Beside that, I would have thought of a intuitive workaround to correct the problem: reopening the file, removing the  erroneous characters and saving it with the old encoding. From what you said earlier, it seems it is not possible, but your last message seems to imply the contrary. If possible, this would be an acceptable workaround until a best fix,  although it has the great inconvenient to let the server serve a wrong file during while the workaround is applied. But if it is not possible, it implies opening the file with another editor able to automatically do this. (The file contain hundreds of accented characters that cannot be manually changed form a tablet editor!)

 

Sorry, I misread your original comment. I thought you asked if it would *automatically* switch back to the previous encoding when you remove the character. It does not do that. But, if you remove the character you can manually swith back to the previous encoding using the File Properties popover. 

Two suggestions:

- If an non standard UTF-8 encoding is detected when opening a file, Textastic should show the detected encoding (for example chinese (GB18030) and ask if the user wants to use a different encoding to decode the text, (clarify that internally Textastic works in UTF-8 ) or if the user wants to preserve the original encoding when loading or saving this file (always converting internally to and from UTF-8).
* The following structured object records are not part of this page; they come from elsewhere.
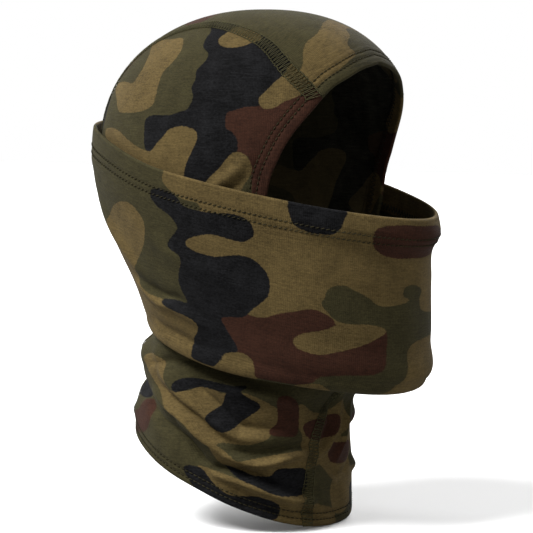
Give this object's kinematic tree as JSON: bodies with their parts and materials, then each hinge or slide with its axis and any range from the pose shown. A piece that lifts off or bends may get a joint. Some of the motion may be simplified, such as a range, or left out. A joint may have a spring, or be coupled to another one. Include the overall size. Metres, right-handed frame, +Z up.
{
  "type": "face mask",
  "caption": "Knitted camouflage balaclava: fitted hood with a full face opening and a loose cover that stands round the lower face and pulls down.",
  "frame": {"origin": "inside top of the crown, where the top of the wearer's head rests", "axes": "+Z up the wearer's head, -Y the way the face looks, -X towards the wearer's right ear"},
  "size_m": [0.163, 0.2147, 0.2921],
  "materials": {
    "camo_knit": "matt knitted polyester with a four-colour rounded camouflage print",
    "camo_hem": "the same knit turned and stitched double",
    "dark_thread": "matt dark sewing thread",
    "ladder_thread": "loose olive and black seam thread"
  },
  "bodies": {
    "hood": {"crown_panel": "camo_knit", "side_panel_right": "camo_knit", "side_panel_left": "camo_knit", "crown_seam_right": "ladder_thread", "crown_seam_left": "ladder_thread", "crown_needle_row_right": "dark_thread", "crown_needle_row_left": "dark_thread", "throat_seam": "ladder_thread", "brow_hem": "camo_hem", "face_hem_right": "camo_hem", "face_hem_left": "camo_hem", "face_hem_inner_row": "dark_thread", "face_hem_outer_row": "dark_thread", "face_hem_looper": "dark_thread", "neck_hem": "camo_hem", "neck_hem_lower_row": "dark_thread", "neck_hem_upper_row": "dark_thread", "neck_hem_looper": "dark_thread", "cover_join_seam": "dark_thread", "face_cover": "camo_knit"},
    "cover_band": {"cover_top_hem": "camo_hem", "cover_hem_upper_row": "dark_thread", "cover_hem_lower_row": "dark_thread", "cover_hem_looper": "dark_thread"}
  },
  "joints": [
    {"name": "cover_pull_down", "type": "slide", "parent": "hood", "child": "cover_band", "axis": [0, 0, -1], "range_m": [0, 0.07], "deforming": ["face_cover"]}
  ]
}
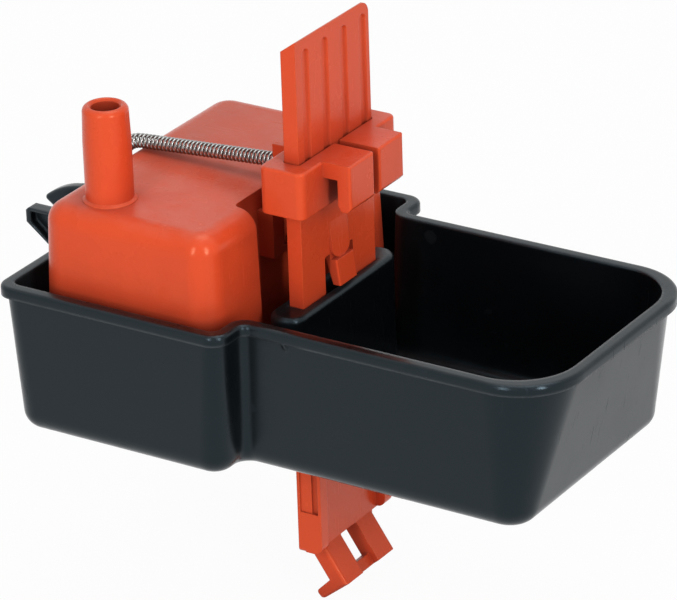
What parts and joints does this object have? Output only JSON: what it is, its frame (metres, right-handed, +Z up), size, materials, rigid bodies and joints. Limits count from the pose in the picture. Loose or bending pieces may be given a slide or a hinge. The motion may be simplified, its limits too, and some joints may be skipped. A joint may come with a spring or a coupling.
{
  "type": "livestock water trough",
  "caption": "Automatic float drinker for a wire cage: stepped black trough, float valve under a moulded housing with hose tail, clamped on by a hooked slide plate and a tension spring.",
  "frame": {"origin": "On the centre line, at the step between the reservoir and the bowl, level with the trough's rim.", "axes": "+X towards the drinking bowl and through the cage wall, +Y across the trough, +Z up."},
  "size_m": [0.1863, 0.104, 0.1643],
  "materials": {
    "trough_plastic": "satin moulded black",
    "orange_plastic": "glossy moulded orange",
    "float_plastic": "natural white",
    "valve_plastic": "natural grey",
    "rubber": "matt black",
    "steel": "drawn wire"
  },
  "bodies": {
    "drinker": {"trough": "trough_plastic", "float_housing": "orange_plastic", "valve_seat": "valve_plastic", "seat_ring": "rubber", "stem_guide": "valve_plastic", "pivot_pin": "steel", "pin_clips": "steel", "clamp_bracket": "orange_plastic", "retaining_spring": "steel"},
    "slide": {"clamp_slide": "orange_plastic"},
    "float": {"float_arm": "valve_plastic", "float_shell": "float_plastic", "float_lid": "float_plastic", "float_screw": "steel", "float_nut": "steel"},
    "stem": {"valve_stem": "valve_plastic", "stem_pad": "rubber"}
  },
  "joints": [
    {"name": "slide_travel", "type": "slide", "parent": "drinker", "child": "slide", "axis": [0, 0, 1], "range_m": [-0.0012, 0.008]},
    {"name": "float_swing", "type": "hinge", "parent": "drinker", "child": "float", "pos_m": [-0.0465, -0.039, -0.006], "axis": [1, 0, 0], "range_deg": [0, 9]},
    {"name": "stem_lift", "type": "slide", "parent": "drinker", "child": "stem", "axis": [0, 0, 1], "range_m": [0, 0.0011]}
  ],
  "couplings": [
    {"joint": "stem_lift", "follows": "float_swing", "m_per_rad": 0.0069}
  ]
}
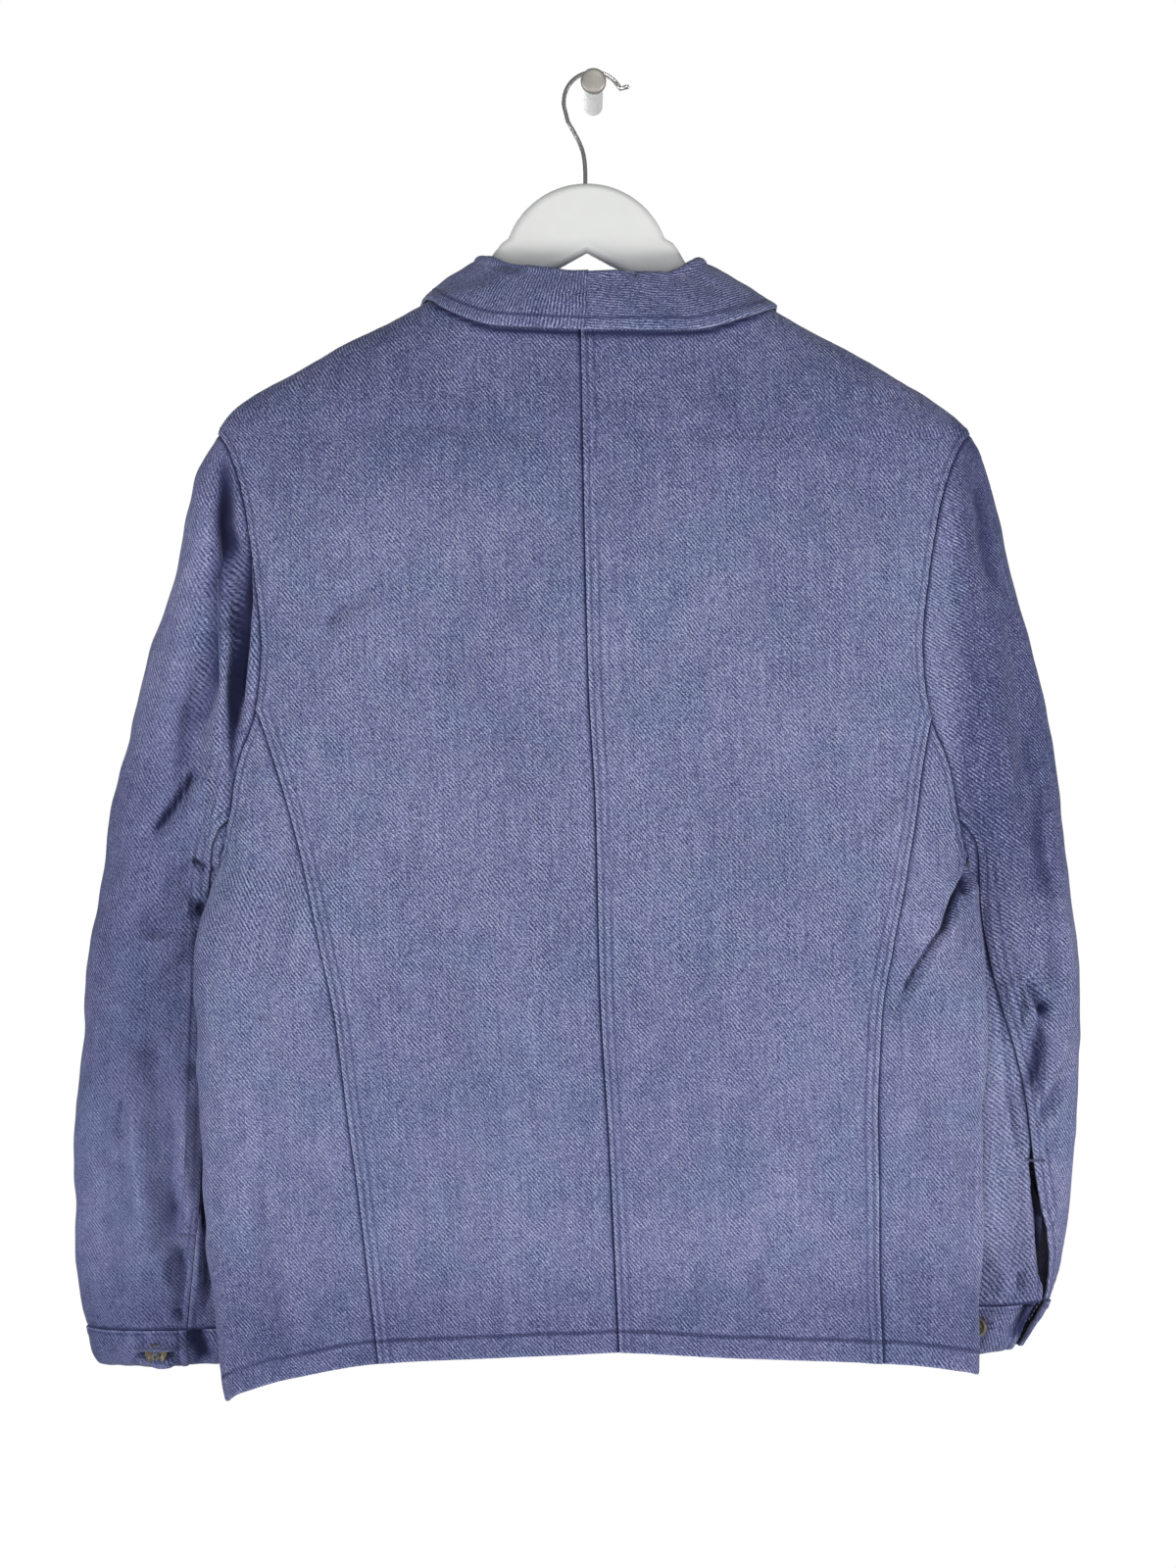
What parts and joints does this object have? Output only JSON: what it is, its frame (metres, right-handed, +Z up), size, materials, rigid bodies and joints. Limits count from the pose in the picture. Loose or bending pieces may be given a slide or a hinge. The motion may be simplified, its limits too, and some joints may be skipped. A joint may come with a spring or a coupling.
{
  "type": "denim jacket on a board hanger and a wall peg",
  "caption": "Denim work jacket with a turned-down collar, curved back seams and buttoned cuffs, hung on a board hanger from a round wall peg.",
  "frame": {"origin": "centre of the round foot of the wall peg, on the wall", "axes": "+Z up; +Y out of the jacket and into the wall, which is the plane Y = 0; the jacket's back faces -Y; +X to the right of someone who faces the wall"},
  "size_m": [0.6862, 0.1153, 0.8938],
  "materials": {
    "denim": "worn blue and white cotton twill, soft and matt",
    "buttons": "dark brown imitation horn, slightly polished",
    "hanger_board": "smooth white",
    "hanger_wire": "polished wire",
    "peg": "brushed"
  },
  "bodies": {
    "root": {"back_left": "denim", "back_right": "denim", "front_left": "denim", "front_right": "denim", "collar_left": "denim", "collar_right": "denim", "sleeve_upper_left": "denim", "sleeve_upper_right": "denim", "sleeve_under_left": "denim", "sleeve_under_right": "denim", "cuff_left": "denim", "cuff_right": "denim", "button_1": "buttons", "button_2": "buttons", "button_3": "buttons", "button_4": "buttons", "button_5": "buttons", "cuff_button_left": "buttons", "cuff_button_right": "buttons", "hanger_board": "hanger_board", "hanger_hook": "hanger_wire", "wall_peg": "peg"}
  },
  "joints": []
}
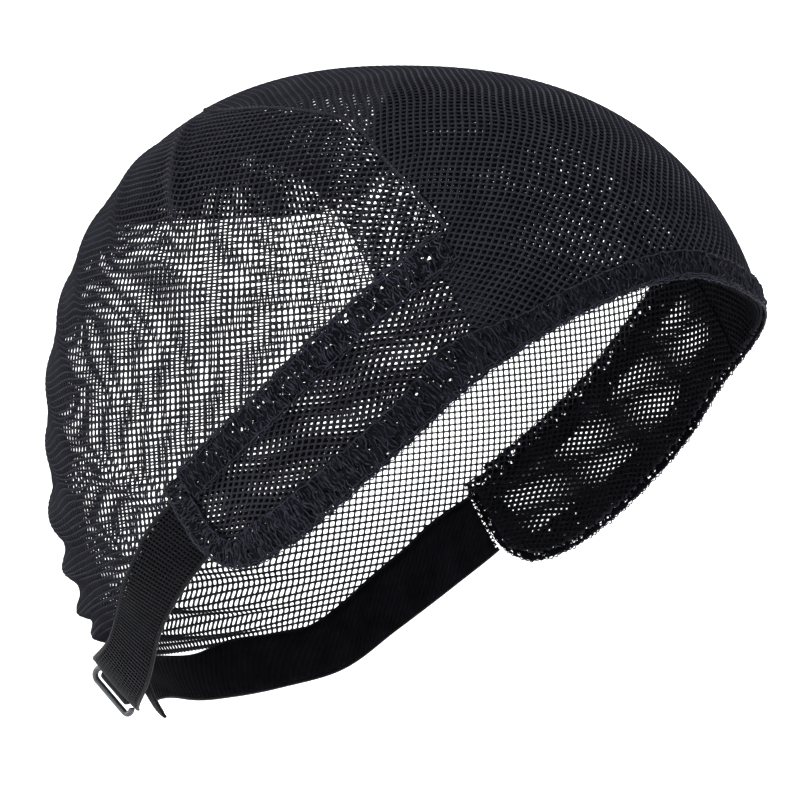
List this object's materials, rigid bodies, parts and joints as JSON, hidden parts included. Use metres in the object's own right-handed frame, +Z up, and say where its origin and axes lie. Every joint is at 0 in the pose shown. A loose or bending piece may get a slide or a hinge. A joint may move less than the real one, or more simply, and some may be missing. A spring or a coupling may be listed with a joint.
{
  "type": "wig cap",
  "caption": "Black stretch-mesh wig cap in its worn form, with a fine back net, a lined front, lace-edged ear tabs and a hooked nape band.",
  "frame": {"origin": "crown seat: the inner face of the crown panel at the top of the cap, on the middle plane", "axes": "+X towards the forehead, +Y towards the wearer's left, +Z up, out of the crown"},
  "size_m": [0.1882, 0.1594, 0.1645],
  "materials": {
    "front_mesh": "matt knitted mesh",
    "lining_mesh": "matt knitted mesh",
    "back_net": "matt stretch net",
    "facing_mesh": "matt stretch net",
    "tab_mesh": "matt coarse mesh",
    "lace": "ribbed elastic lace",
    "band_mesh": "matt knitted band",
    "loop_thread": "elastic tape",
    "hook_metal": "gloss black over bent wire"
  },
  "bodies": {
    "root": {"front_panel": "front_mesh", "front_lining": "lining_mesh", "back_net": "back_net", "crown_facing": "facing_mesh", "side_tab_right": "tab_mesh", "lace_band_right": "lace", "side_tab_left": "tab_mesh", "lace_band_left": "lace", "hem_lace": "lace", "nape_band_right": "band_mesh", "nape_band_left": "band_mesh", "nape_hook": "hook_metal", "hook_loop": "loop_thread"}
  },
  "joints": []
}
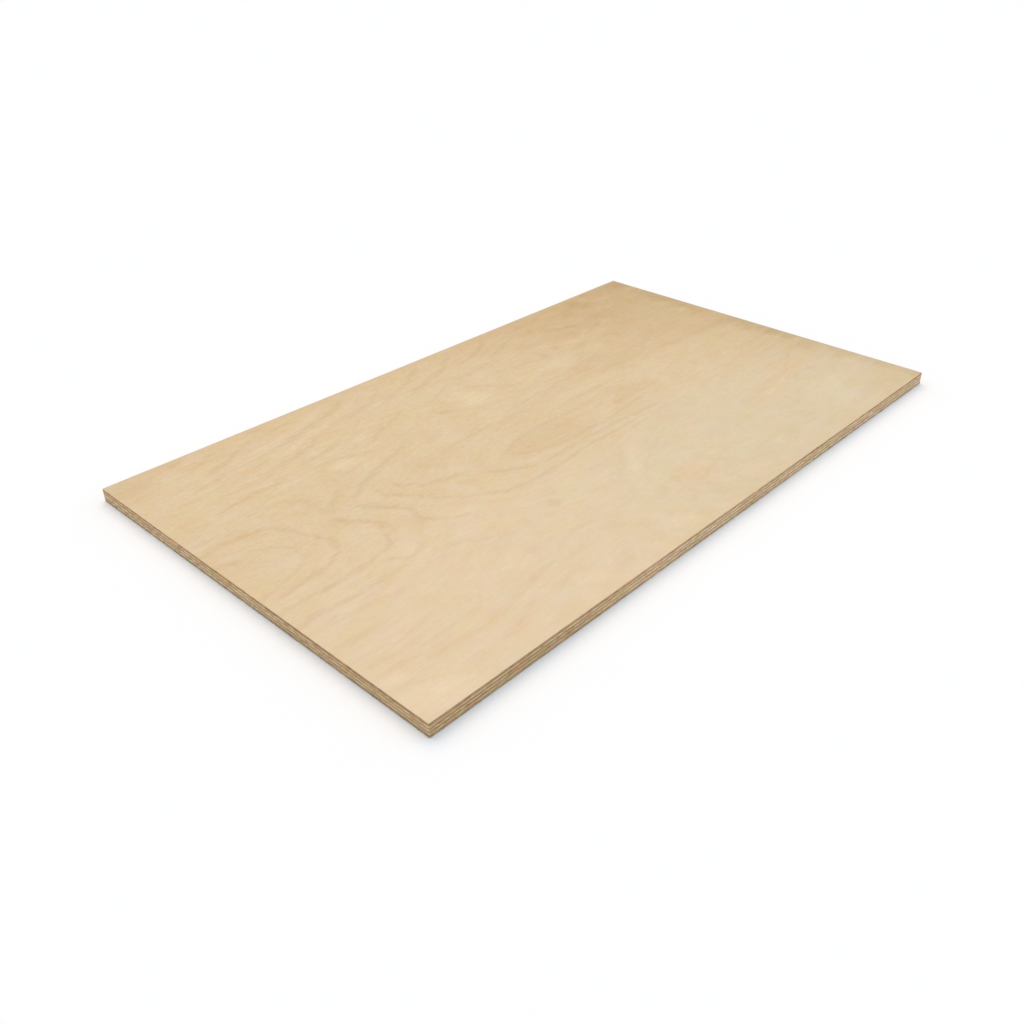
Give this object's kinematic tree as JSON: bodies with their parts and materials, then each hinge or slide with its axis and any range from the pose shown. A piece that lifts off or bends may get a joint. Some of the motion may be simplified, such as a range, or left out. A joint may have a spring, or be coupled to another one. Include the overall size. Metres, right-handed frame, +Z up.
{
  "type": "plywood sheet",
  "caption": "Rectangular sheet of birch-faced plywood: peeled veneers glued cross-grained, sawn square, sanded on both faces, with bare banded edges. Used as panel, shelf or top stock.",
  "frame": {"origin": "middle of the back of the sheet, on the level ground it lies on", "axes": "+X along the long side, which is along the grain of the face; +Y across the sheet; +Z up through the thickness, out of the face"},
  "size_m": [1, 0.6, 0.018],
  "materials": {
    "face_veneer": "satin",
    "back_veneer": "satin",
    "long_band": "matte",
    "crossband": "matte"
  },
  "bodies": {
    "root": {"back_veneer": "back_veneer", "crossband_1": "crossband", "long_band_1": "long_band", "crossband_2": "crossband", "long_band_2": "long_band", "crossband_3": "crossband", "long_band_3": "long_band", "crossband_4": "crossband", "face_veneer": "face_veneer"}
  },
  "joints": []
}
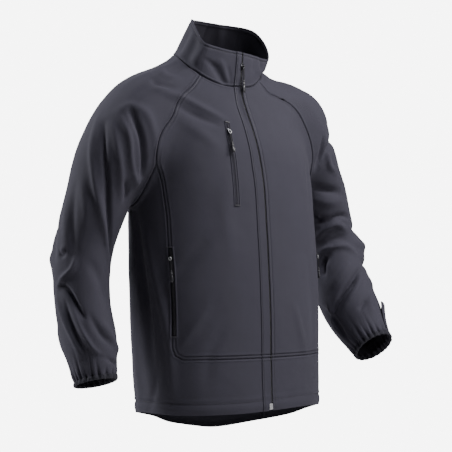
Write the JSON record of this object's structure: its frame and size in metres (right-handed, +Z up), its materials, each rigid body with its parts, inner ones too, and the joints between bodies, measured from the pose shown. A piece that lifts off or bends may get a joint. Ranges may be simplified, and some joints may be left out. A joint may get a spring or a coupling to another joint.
{
  "type": "softshell jacket",
  "caption": "Long-sleeved softshell jacket, filled out as worn: front zip, stand collar, chest and hand pocket zips, gathered cuffs, dropped back hem.",
  "frame": {"origin": "middle of the neck opening, level with the neck's sides: where a wearer's neck carries the jacket", "axes": "+Z up, front towards -Y, the wearer's left towards +X"},
  "size_m": [0.7553, 0.3193, 0.8625],
  "materials": {
    "softshell": "fine matte woven shell bonded to a darker fleece",
    "elastic_binding": "gathered stretch binding",
    "zip_tape": "woven zip tape with a closed moulded coil",
    "slider_metal": "dark satin",
    "pull_rubber": "satin moulded grip on a cord",
    "retainer_metal": "polished"
  },
  "bodies": {
    "jacket": {"back": "softshell", "collar": "softshell", "cuff_left": "elastic_binding", "cuff_right": "elastic_binding", "cuff_tab": "softshell", "front_left": "softshell", "front_right": "softshell", "placket": "softshell", "side_left": "softshell", "side_right": "softshell", "sleeve_left": "softshell", "sleeve_right": "softshell", "slider_chest": "slider_metal", "slider_hand_left": "slider_metal", "slider_hand_right": "slider_metal", "slider_main": "slider_metal", "zip_chest": "zip_tape", "zip_hand_left": "zip_tape", "zip_hand_right": "zip_tape", "zip_main": "zip_tape", "zip_retainer": "retainer_metal"},
    "pull_chest": {"pull_chest": "pull_rubber"},
    "pull_hand_left": {"pull_hand_left": "pull_rubber"},
    "pull_hand_right": {"pull_hand_right": "pull_rubber"},
    "pull_main": {"pull_main": "pull_rubber"}
  },
  "joints": [
    {"name": "swing_main", "type": "hinge", "parent": "jacket", "child": "pull_main", "pos_m": [-0.0018, -0.06524, -0.02476], "axis": [-0.9952, 0.0043, 0.0976], "range_deg": [0, 110]},
    {"name": "swing_chest", "type": "hinge", "parent": "jacket", "child": "pull_chest", "pos_m": [-0.06545, -0.10318, -0.16015], "axis": [-0.9824, 0.1867, -0.0044], "range_deg": [0, 110]},
    {"name": "swing_hand_right", "type": "hinge", "parent": "jacket", "child": "pull_hand_right", "pos_m": [-0.19094, -0.07262, -0.41441], "axis": [-0.5285, 0.8433, -0.0977], "range_deg": [0, 110]},
    {"name": "swing_hand_left", "type": "hinge", "parent": "jacket", "child": "pull_hand_left", "pos_m": [0.19075, -0.07231, -0.41444], "axis": [-0.4963, -0.8625, 0.099], "range_deg": [0, 110]}
  ]
}
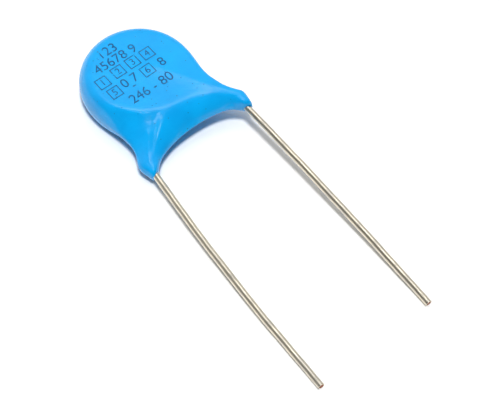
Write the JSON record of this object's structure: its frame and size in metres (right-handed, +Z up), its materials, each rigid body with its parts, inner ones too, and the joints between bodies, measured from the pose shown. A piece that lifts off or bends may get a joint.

Textastic should be able to detect and display the characters of any encoding (this does not happens now.. chinese encoded in GB18030 is not detected and shown as garbage).

- If you switch the encoding from the Document Properties the app should ask if we want to encode the current visible document in the selected encoding (so that it will be saved as it is shown but in the new encoding) or if we want to reload the original file using the selected encoding (with a warning that doing that will discard any unsaved changes to the file).